Task statement -
List, from the lines below, each one with "shows" in it.

Listing -
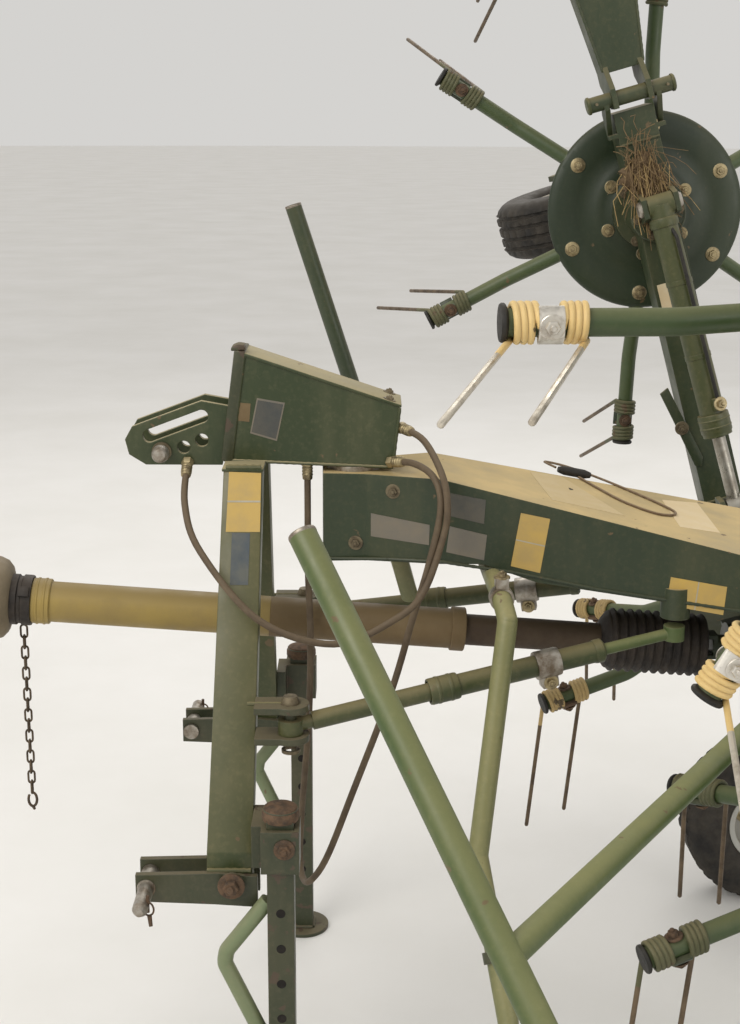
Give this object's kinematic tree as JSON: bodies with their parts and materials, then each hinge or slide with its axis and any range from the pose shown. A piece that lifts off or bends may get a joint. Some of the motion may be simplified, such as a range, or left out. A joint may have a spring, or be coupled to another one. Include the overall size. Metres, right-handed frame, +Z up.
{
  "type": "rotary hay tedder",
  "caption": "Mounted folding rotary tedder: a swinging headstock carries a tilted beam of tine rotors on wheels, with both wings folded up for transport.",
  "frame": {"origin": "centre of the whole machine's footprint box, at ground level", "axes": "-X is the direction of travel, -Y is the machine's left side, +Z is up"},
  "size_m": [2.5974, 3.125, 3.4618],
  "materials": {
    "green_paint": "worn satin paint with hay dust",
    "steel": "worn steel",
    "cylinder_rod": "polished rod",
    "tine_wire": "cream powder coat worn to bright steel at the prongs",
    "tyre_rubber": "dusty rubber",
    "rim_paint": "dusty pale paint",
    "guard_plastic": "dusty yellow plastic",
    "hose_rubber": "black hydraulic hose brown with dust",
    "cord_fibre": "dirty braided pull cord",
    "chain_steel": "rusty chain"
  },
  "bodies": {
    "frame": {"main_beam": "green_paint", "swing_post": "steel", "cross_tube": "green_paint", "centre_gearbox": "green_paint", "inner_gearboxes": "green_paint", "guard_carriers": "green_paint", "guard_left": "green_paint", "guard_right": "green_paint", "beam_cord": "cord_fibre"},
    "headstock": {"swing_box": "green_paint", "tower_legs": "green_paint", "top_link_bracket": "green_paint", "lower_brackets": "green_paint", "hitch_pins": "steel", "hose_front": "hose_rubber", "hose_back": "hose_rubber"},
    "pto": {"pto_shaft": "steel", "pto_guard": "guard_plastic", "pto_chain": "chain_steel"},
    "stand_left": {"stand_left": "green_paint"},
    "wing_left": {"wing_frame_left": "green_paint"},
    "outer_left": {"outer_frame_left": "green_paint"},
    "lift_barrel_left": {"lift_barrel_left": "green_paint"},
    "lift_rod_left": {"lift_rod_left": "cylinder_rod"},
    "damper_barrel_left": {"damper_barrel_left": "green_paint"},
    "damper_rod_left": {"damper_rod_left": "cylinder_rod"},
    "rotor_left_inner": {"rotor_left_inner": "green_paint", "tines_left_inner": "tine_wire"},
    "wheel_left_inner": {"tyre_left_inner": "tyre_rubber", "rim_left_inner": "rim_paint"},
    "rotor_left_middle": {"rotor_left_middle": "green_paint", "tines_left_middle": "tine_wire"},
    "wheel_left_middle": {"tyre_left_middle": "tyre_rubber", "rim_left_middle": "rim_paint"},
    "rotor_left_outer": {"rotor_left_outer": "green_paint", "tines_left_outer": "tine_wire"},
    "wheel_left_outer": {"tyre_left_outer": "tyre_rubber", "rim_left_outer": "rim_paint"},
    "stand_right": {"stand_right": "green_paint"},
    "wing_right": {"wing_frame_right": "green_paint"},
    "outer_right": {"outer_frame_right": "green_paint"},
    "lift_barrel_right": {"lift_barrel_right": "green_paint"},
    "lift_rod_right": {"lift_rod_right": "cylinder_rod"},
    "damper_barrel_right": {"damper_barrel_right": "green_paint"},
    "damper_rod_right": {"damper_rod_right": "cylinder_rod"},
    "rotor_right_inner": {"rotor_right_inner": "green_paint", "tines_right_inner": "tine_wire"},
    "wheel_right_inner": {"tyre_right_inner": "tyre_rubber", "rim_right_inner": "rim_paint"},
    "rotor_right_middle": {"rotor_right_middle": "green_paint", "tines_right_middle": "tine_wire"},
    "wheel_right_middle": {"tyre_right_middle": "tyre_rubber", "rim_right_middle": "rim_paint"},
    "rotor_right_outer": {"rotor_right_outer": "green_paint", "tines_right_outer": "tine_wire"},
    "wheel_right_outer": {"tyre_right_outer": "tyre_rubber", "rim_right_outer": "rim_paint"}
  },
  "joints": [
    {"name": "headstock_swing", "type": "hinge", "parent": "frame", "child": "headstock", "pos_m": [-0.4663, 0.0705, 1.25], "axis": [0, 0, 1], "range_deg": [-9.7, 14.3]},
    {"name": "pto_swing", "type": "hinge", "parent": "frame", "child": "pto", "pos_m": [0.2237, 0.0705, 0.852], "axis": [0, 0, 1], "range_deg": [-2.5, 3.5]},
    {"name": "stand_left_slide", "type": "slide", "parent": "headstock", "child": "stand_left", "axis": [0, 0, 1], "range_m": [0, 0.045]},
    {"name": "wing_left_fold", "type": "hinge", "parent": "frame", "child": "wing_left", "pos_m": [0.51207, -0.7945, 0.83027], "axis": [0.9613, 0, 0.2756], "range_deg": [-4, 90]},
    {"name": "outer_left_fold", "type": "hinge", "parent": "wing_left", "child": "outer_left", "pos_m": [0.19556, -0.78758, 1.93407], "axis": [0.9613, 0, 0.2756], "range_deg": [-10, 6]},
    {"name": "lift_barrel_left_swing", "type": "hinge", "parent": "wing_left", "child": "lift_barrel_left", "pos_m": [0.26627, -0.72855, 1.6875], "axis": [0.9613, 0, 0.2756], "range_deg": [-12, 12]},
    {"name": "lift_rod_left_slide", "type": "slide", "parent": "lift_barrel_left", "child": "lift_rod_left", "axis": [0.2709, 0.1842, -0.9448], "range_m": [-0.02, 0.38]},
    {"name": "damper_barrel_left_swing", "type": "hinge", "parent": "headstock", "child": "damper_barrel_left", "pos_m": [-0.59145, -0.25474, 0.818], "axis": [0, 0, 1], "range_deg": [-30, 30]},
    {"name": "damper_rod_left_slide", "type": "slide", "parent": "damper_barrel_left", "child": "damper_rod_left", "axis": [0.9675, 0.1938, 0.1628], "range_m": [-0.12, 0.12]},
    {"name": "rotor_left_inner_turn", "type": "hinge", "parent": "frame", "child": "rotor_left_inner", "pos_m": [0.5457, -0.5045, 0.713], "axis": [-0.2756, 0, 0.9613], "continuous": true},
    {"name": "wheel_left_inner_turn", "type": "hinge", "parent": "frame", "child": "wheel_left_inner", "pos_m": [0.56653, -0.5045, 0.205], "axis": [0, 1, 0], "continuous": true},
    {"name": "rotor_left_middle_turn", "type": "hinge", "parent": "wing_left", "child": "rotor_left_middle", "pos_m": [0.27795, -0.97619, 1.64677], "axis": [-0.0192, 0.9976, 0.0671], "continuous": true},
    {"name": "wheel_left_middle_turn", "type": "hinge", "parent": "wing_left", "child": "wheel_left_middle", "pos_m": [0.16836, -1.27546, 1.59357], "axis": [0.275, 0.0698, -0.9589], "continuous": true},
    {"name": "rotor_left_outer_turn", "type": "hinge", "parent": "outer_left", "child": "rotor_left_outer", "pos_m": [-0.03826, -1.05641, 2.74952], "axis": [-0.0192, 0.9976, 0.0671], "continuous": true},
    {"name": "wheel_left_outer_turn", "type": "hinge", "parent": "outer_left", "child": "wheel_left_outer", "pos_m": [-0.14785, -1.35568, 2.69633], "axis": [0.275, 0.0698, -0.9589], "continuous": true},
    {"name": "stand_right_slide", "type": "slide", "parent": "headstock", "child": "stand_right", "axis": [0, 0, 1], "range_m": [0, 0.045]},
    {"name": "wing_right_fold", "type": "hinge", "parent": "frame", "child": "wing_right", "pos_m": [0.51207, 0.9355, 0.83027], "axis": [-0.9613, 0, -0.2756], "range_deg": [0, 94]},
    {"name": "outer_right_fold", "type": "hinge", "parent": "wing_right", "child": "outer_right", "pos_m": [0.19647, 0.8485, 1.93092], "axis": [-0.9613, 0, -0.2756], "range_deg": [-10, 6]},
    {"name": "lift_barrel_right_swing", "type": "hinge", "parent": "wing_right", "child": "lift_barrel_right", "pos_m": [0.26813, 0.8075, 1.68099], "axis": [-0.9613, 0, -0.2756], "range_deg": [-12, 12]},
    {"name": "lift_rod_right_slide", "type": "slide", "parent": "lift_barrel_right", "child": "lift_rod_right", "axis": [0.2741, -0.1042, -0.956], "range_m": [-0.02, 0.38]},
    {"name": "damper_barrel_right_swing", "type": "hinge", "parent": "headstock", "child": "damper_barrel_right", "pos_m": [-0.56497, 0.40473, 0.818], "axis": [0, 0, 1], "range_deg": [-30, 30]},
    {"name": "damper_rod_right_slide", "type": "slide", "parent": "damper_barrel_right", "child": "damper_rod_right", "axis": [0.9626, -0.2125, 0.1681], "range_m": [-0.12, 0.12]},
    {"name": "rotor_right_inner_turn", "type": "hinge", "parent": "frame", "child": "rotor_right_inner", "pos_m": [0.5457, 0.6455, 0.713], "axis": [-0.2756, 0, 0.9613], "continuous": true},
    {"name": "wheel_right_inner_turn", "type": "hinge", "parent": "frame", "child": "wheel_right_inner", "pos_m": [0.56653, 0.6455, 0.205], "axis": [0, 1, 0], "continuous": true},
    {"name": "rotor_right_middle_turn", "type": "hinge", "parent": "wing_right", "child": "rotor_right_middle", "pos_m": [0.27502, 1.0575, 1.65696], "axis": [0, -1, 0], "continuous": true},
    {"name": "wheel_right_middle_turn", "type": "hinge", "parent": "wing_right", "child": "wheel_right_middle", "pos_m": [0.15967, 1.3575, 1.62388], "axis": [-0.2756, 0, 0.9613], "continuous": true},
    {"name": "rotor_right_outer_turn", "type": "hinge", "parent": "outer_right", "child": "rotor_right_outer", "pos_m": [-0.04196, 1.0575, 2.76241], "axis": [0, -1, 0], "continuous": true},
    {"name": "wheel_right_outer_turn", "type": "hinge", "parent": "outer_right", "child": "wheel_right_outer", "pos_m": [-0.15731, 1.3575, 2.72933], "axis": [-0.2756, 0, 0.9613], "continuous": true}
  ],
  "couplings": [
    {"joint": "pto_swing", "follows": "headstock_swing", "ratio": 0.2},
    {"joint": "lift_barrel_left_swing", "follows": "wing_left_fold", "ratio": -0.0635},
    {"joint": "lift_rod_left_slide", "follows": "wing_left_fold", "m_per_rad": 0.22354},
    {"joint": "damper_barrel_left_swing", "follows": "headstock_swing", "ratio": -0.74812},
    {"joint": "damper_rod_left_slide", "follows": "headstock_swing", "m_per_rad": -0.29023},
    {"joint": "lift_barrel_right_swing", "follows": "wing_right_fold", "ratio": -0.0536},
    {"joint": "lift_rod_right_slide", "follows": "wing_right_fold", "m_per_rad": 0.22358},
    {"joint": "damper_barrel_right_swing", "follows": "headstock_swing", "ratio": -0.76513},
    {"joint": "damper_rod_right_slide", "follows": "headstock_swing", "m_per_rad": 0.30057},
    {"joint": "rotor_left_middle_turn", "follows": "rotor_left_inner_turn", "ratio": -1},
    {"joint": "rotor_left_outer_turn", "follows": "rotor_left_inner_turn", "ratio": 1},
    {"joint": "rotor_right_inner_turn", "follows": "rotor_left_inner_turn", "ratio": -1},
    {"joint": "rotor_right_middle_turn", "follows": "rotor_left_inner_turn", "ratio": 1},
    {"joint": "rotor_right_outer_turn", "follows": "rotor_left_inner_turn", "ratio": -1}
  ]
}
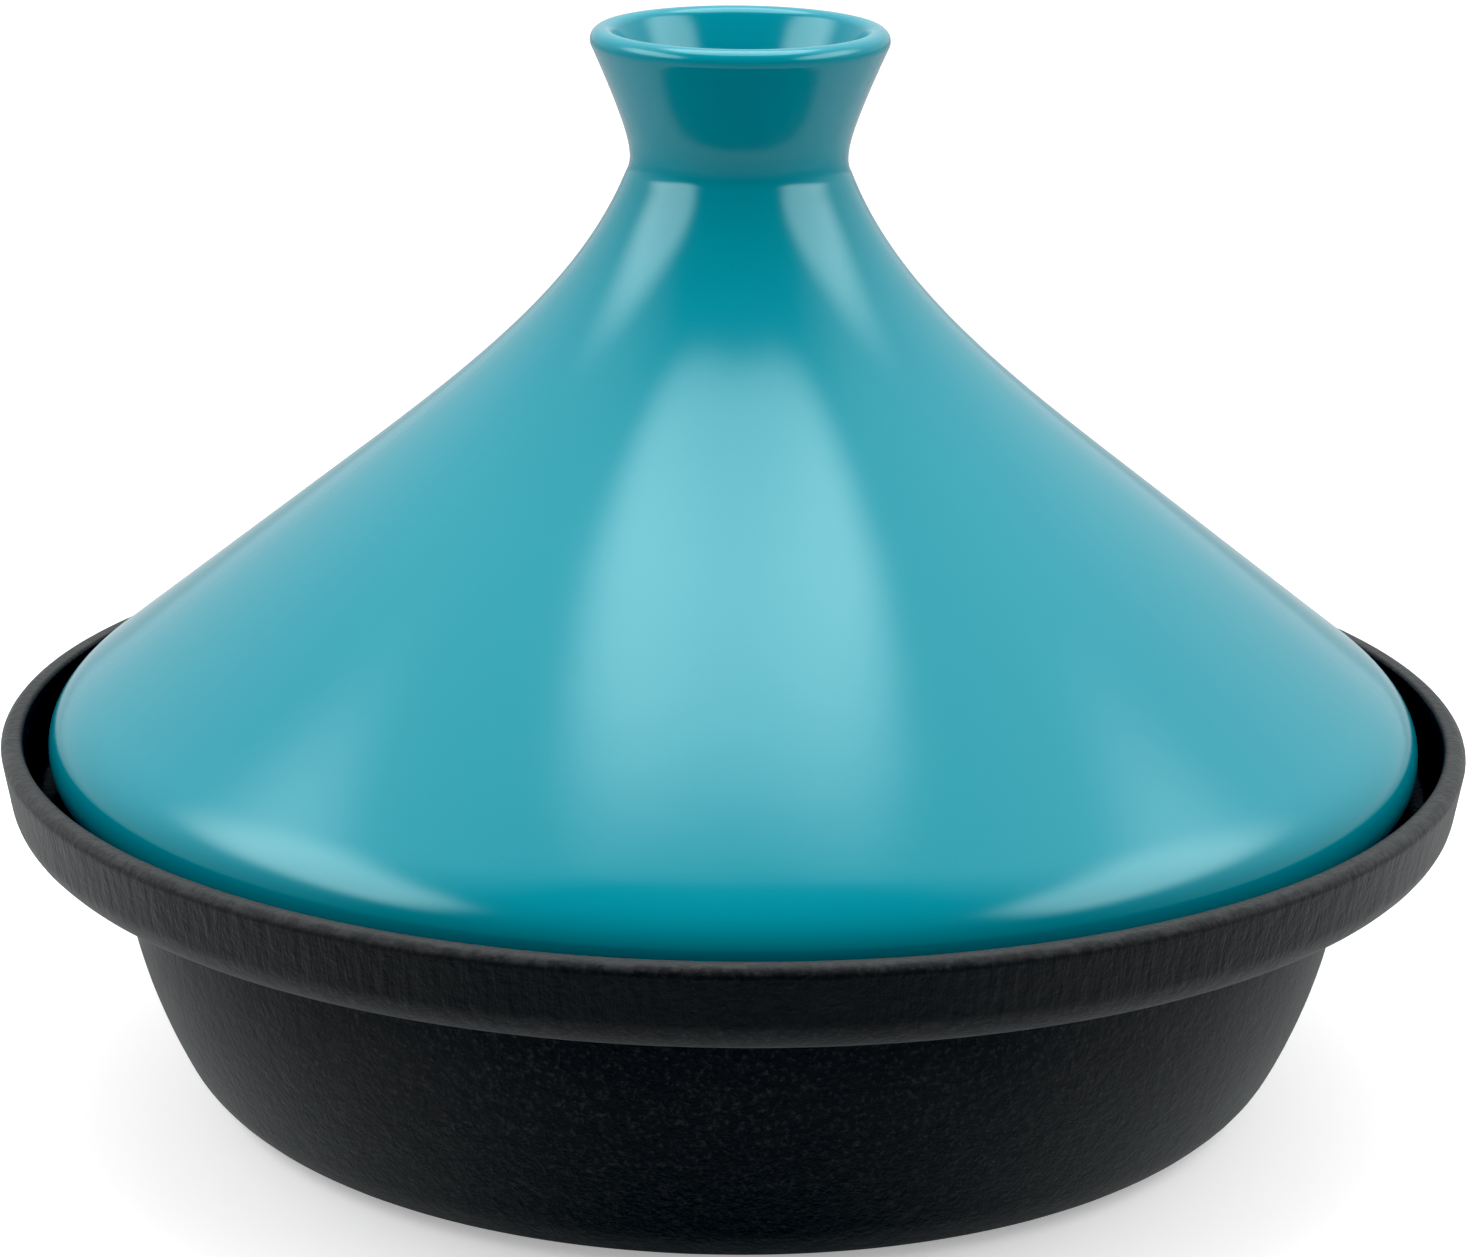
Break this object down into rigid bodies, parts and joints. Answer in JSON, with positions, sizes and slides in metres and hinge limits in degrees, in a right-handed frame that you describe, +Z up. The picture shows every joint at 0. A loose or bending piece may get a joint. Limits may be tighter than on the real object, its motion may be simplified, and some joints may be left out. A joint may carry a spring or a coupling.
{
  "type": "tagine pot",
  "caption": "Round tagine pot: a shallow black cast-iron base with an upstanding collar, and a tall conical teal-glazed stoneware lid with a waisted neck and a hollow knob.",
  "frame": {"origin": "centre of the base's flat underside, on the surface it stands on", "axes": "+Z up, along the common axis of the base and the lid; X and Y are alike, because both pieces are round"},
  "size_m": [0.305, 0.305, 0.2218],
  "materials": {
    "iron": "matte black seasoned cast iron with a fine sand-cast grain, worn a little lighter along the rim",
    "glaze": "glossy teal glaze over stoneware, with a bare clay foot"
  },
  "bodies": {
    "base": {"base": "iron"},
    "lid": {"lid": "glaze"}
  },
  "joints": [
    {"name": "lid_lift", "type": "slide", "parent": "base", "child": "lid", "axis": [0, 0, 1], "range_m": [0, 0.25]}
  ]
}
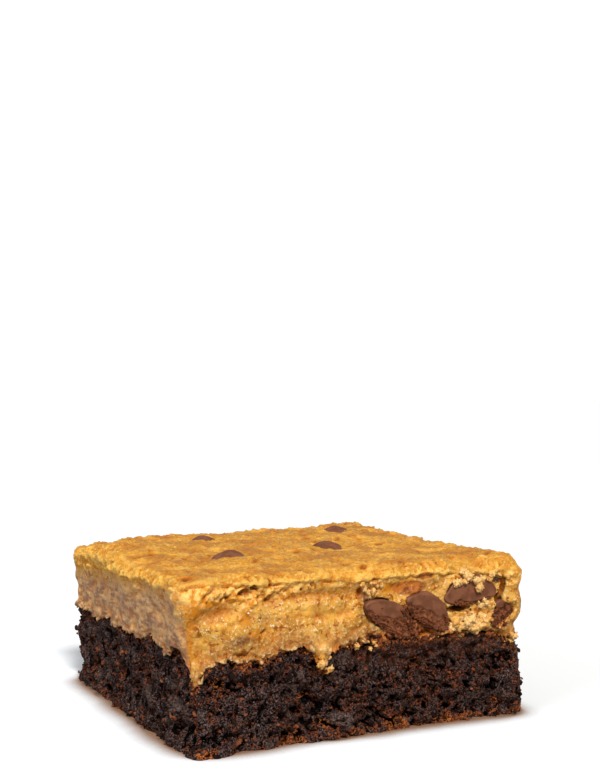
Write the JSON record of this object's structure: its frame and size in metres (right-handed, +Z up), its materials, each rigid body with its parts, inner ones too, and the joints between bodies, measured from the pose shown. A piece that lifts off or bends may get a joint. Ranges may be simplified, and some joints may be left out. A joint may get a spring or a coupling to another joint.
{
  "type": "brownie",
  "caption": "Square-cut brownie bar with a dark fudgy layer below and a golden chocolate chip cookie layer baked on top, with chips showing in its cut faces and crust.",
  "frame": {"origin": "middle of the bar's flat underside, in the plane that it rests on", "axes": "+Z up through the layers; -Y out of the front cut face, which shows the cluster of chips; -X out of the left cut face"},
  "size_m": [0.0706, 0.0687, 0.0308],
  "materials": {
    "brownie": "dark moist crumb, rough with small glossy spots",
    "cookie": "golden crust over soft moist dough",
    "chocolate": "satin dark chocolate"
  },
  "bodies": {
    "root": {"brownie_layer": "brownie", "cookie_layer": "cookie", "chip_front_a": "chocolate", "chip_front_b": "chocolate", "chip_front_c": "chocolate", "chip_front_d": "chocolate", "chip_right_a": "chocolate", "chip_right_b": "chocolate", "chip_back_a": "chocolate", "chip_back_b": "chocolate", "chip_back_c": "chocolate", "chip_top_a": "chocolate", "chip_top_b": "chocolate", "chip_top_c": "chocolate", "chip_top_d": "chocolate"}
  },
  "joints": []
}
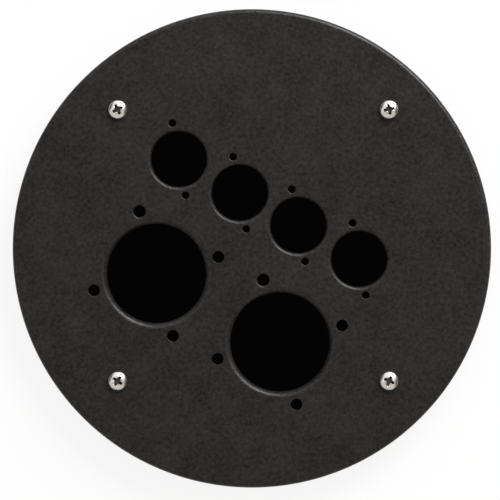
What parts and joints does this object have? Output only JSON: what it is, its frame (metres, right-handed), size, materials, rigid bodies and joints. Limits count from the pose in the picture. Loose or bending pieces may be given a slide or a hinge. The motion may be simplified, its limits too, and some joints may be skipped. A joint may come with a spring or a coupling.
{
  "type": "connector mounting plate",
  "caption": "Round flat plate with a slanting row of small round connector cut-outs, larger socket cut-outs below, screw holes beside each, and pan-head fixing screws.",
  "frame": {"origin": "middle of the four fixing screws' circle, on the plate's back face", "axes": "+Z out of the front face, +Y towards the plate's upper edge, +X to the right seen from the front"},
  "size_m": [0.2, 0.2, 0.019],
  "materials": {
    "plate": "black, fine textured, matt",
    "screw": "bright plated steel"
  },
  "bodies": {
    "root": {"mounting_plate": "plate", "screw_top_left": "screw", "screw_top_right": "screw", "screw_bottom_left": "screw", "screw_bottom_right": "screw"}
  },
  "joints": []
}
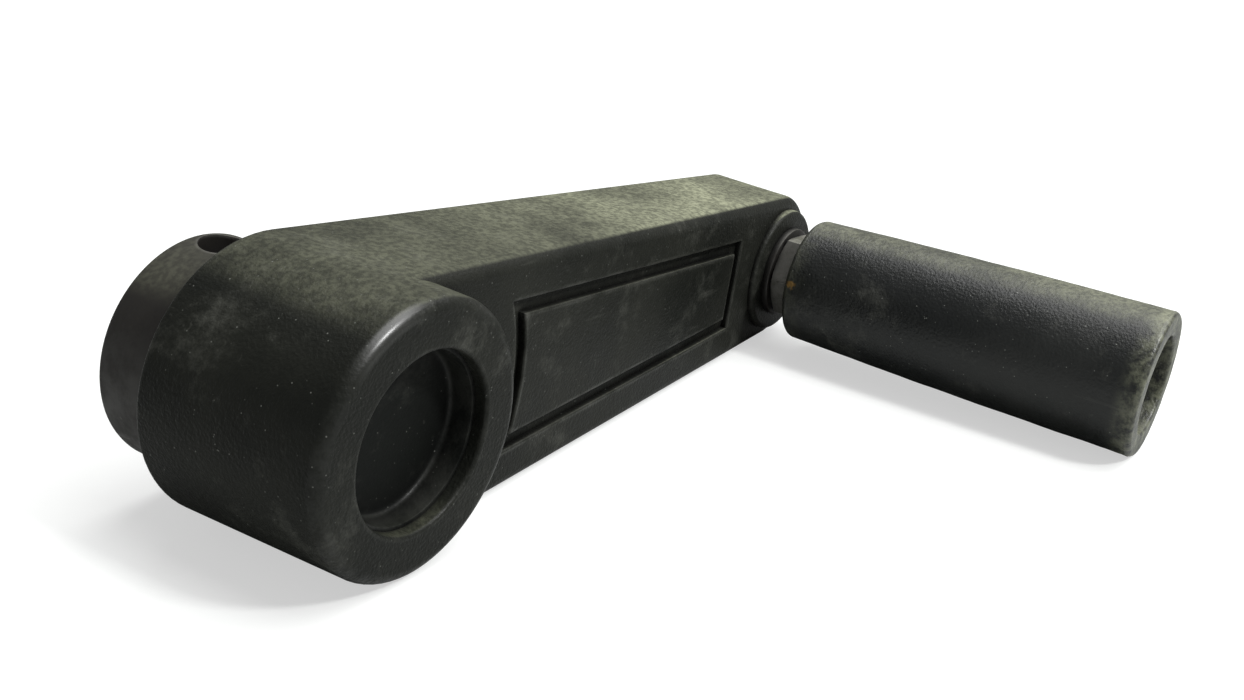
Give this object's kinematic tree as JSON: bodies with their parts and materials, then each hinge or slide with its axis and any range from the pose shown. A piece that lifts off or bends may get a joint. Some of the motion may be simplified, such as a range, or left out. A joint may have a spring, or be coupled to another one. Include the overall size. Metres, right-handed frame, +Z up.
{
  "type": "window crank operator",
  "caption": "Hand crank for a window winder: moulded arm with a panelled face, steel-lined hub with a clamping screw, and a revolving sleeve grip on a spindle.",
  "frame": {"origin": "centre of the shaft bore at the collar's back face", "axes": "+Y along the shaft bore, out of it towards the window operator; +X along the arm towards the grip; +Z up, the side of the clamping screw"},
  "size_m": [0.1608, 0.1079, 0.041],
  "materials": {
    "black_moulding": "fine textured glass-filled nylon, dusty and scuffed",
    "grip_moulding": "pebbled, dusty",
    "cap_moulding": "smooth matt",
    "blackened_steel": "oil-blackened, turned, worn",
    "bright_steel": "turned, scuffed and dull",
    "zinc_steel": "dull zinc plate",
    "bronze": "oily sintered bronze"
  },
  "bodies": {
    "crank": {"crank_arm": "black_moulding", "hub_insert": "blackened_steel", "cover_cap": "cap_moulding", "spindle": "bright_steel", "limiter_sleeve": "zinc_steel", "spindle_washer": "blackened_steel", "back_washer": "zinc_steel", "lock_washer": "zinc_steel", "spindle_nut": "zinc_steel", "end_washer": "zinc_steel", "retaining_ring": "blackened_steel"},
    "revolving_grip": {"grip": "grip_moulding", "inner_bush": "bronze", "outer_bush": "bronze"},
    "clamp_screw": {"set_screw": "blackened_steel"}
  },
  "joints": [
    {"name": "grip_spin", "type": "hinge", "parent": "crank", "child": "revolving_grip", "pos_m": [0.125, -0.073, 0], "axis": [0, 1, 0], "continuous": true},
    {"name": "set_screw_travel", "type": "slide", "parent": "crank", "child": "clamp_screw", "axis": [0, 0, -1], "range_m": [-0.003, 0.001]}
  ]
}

Result -
Break this object down into rigid bodies, parts and joints. Answer in JSON, with positions, sizes and slides in metres and hinge limits in degrees, in a right-handed frame that you describe, +Z up. The picture shows every joint at 0. A loose or bending piece may get a joint. Limits may be tighter than on the real object, its motion may be simplified, and some joints may be left out. A joint may carry a spring or a coupling.
  "frame": {"origin": "middle of the bar's flat underside, in the plane that it rests on", "axes": "+Z up through the layers; -Y out of the front cut face, which shows the cluster of chips; -X out of the left cut face"},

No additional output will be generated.